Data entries
** begin **

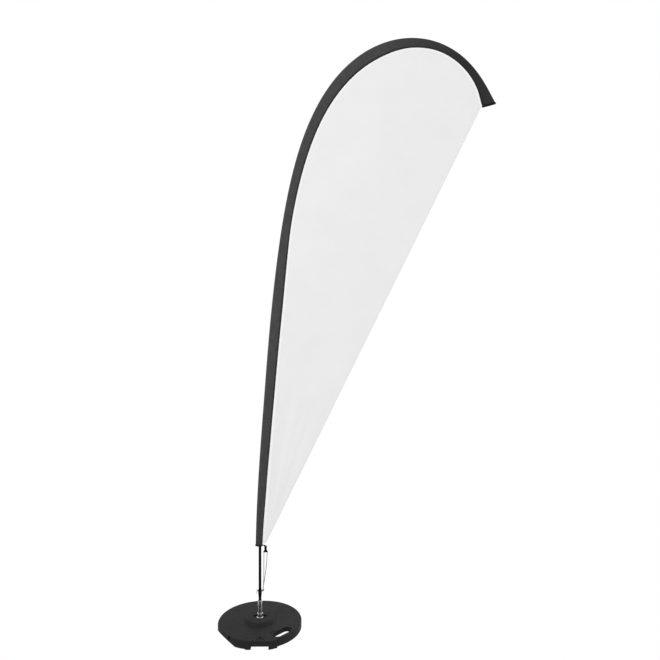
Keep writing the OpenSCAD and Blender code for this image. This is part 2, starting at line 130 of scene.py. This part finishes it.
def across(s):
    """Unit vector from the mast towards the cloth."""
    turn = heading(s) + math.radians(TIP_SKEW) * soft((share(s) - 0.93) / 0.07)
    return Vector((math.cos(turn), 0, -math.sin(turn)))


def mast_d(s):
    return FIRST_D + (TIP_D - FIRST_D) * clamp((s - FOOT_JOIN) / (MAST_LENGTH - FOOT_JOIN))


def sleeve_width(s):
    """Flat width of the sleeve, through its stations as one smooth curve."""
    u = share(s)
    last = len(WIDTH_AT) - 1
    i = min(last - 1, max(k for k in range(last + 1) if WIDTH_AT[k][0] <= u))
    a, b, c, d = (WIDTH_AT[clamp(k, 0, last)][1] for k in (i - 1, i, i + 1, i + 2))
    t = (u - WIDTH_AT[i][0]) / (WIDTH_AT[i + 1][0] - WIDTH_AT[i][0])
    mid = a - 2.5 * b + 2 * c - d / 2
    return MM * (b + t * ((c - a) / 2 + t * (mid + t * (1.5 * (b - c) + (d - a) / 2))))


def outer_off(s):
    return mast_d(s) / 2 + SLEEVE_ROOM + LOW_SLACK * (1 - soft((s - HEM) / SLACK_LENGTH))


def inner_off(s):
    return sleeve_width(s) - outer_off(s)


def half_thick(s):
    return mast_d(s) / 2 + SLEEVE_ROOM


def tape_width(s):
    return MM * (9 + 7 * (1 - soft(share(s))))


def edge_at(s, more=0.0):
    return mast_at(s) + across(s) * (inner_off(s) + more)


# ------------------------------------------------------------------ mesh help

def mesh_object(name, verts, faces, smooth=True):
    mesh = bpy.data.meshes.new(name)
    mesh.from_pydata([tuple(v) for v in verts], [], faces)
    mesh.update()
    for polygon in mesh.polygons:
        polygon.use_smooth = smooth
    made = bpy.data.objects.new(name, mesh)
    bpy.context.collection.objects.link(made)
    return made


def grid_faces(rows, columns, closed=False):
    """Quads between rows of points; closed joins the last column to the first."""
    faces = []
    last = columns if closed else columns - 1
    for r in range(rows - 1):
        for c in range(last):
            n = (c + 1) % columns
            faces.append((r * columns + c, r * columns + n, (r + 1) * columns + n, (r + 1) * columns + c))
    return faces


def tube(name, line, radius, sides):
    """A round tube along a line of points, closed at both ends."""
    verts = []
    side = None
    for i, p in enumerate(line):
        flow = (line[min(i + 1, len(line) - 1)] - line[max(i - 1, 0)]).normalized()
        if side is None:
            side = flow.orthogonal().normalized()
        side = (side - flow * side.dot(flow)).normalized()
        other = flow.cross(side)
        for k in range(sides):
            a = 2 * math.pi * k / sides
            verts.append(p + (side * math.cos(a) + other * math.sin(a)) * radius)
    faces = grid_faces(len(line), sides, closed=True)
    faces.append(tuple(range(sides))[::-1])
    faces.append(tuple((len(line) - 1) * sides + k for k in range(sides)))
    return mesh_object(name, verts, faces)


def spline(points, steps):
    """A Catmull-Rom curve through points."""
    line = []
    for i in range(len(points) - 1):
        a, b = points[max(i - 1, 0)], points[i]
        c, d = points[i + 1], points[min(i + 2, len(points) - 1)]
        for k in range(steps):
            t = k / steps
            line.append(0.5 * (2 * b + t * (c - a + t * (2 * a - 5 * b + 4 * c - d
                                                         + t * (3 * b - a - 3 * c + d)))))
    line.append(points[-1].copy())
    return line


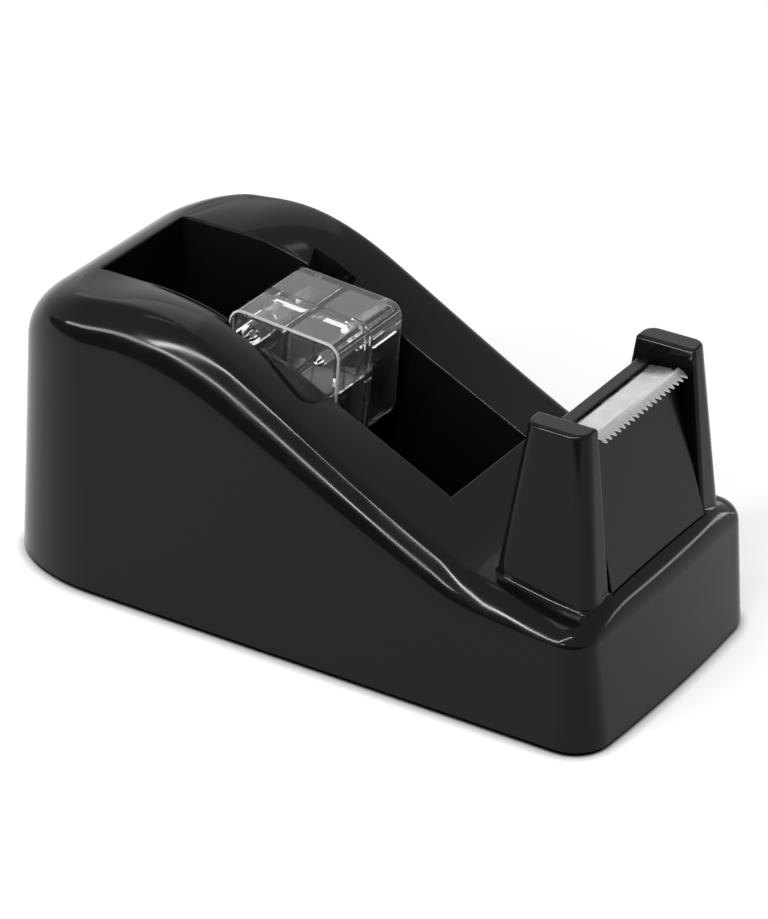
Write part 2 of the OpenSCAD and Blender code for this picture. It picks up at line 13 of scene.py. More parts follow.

** end **

Your goal:
Extract each line of the material exactly as it stands.

Correct response:
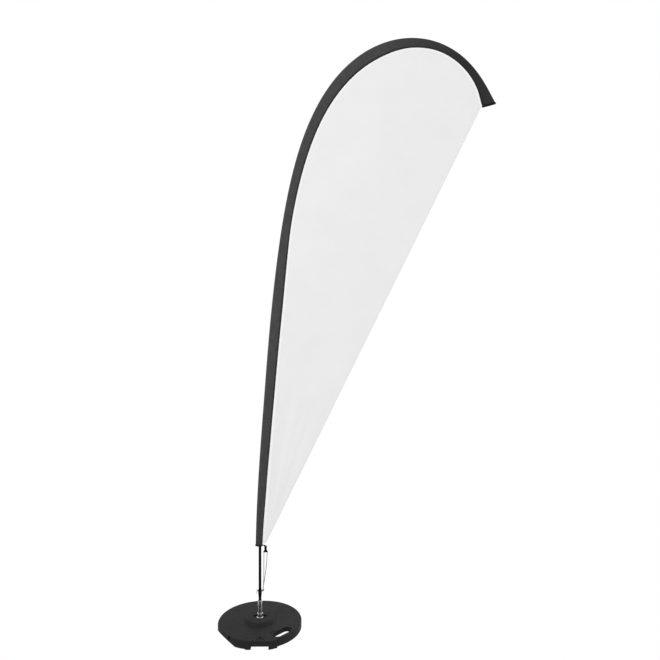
Keep writing the OpenSCAD and Blender code for this image. This is part 2, starting at line 130 of scene.py. This part finishes it.
def across(s):
    """Unit vector from the mast towards the cloth."""
    turn = heading(s) + math.radians(TIP_SKEW) * soft((share(s) - 0.93) / 0.07)
    return Vector((math.cos(turn), 0, -math.sin(turn)))


def mast_d(s):
    return FIRST_D + (TIP_D - FIRST_D) * clamp((s - FOOT_JOIN) / (MAST_LENGTH - FOOT_JOIN))


def sleeve_width(s):
    """Flat width of the sleeve, through its stations as one smooth curve."""
    u = share(s)
    last = len(WIDTH_AT) - 1
    i = min(last - 1, max(k for k in range(last + 1) if WIDTH_AT[k][0] <= u))
    a, b, c, d = (WIDTH_AT[clamp(k, 0, last)][1] for k in (i - 1, i, i + 1, i + 2))
    t = (u - WIDTH_AT[i][0]) / (WIDTH_AT[i + 1][0] - WIDTH_AT[i][0])
    mid = a - 2.5 * b + 2 * c - d / 2
    return MM * (b + t * ((c - a) / 2 + t * (mid + t * (1.5 * (b - c) + (d - a) / 2))))


def outer_off(s):
    return mast_d(s) / 2 + SLEEVE_ROOM + LOW_SLACK * (1 - soft((s - HEM) / SLACK_LENGTH))


def inner_off(s):
    return sleeve_width(s) - outer_off(s)


def half_thick(s):
    return mast_d(s) / 2 + SLEEVE_ROOM


def tape_width(s):
    return MM * (9 + 7 * (1 - soft(share(s))))


def edge_at(s, more=0.0):
    return mast_at(s) + across(s) * (inner_off(s) + more)


# ------------------------------------------------------------------ mesh help

def mesh_object(name, verts, faces, smooth=True):
    mesh = bpy.data.meshes.new(name)
    mesh.from_pydata([tuple(v) for v in verts], [], faces)
    mesh.update()
    for polygon in mesh.polygons:
        polygon.use_smooth = smooth
    made = bpy.data.objects.new(name, mesh)
    bpy.context.collection.objects.link(made)
    return made


def grid_faces(rows, columns, closed=False):
    """Quads between rows of points; closed joins the last column to the first."""
    faces = []
    last = columns if closed else columns - 1
    for r in range(rows - 1):
        for c in range(last):
            n = (c + 1) % columns
            faces.append((r * columns + c, r * columns + n, (r + 1) * columns + n, (r + 1) * columns + c))
    return faces


def tube(name, line, radius, sides):
    """A round tube along a line of points, closed at both ends."""
    verts = []
    side = None
    for i, p in enumerate(line):
        flow = (line[min(i + 1, len(line) - 1)] - line[max(i - 1, 0)]).normalized()
        if side is None:
            side = flow.orthogonal().normalized()
        side = (side - flow * side.dot(flow)).normalized()
        other = flow.cross(side)
        for k in range(sides):
            a = 2 * math.pi * k / sides
            verts.append(p + (side * math.cos(a) + other * math.sin(a)) * radius)
    faces = grid_faces(len(line), sides, closed=True)
    faces.append(tuple(range(sides))[::-1])
    faces.append(tuple((len(line) - 1) * sides + k for k in range(sides)))
    return mesh_object(name, verts, faces)


def spline(points, steps):
    """A Catmull-Rom curve through points."""
    line = []
    for i in range(len(points) - 1):
        a, b = points[max(i - 1, 0)], points[i]
        c, d = points[i + 1], points[min(i + 2, len(points) - 1)]
        for k in range(steps):
            t = k / steps
            line.append(0.5 * (2 * b + t * (c - a + t * (2 * a - 5 * b + 4 * c - d
                                                         + t * (3 * b - a - 3 * c + d)))))
    line.append(points[-1].copy())
    return line


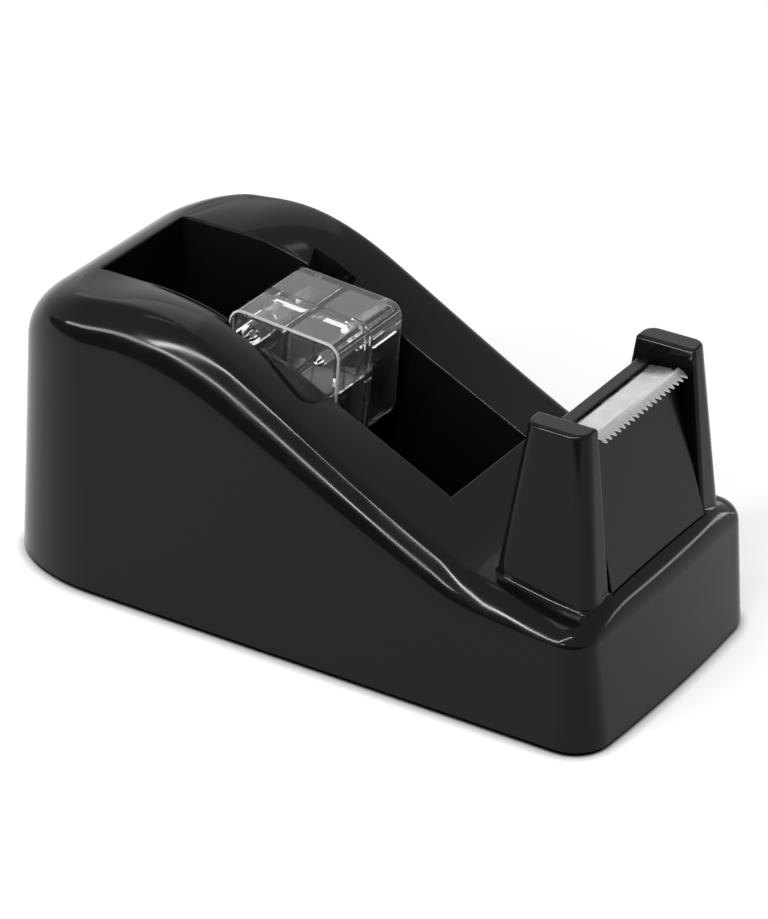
Write part 2 of the OpenSCAD and Blender code for this picture. It picks up at line 13 of scene.py. More parts follow.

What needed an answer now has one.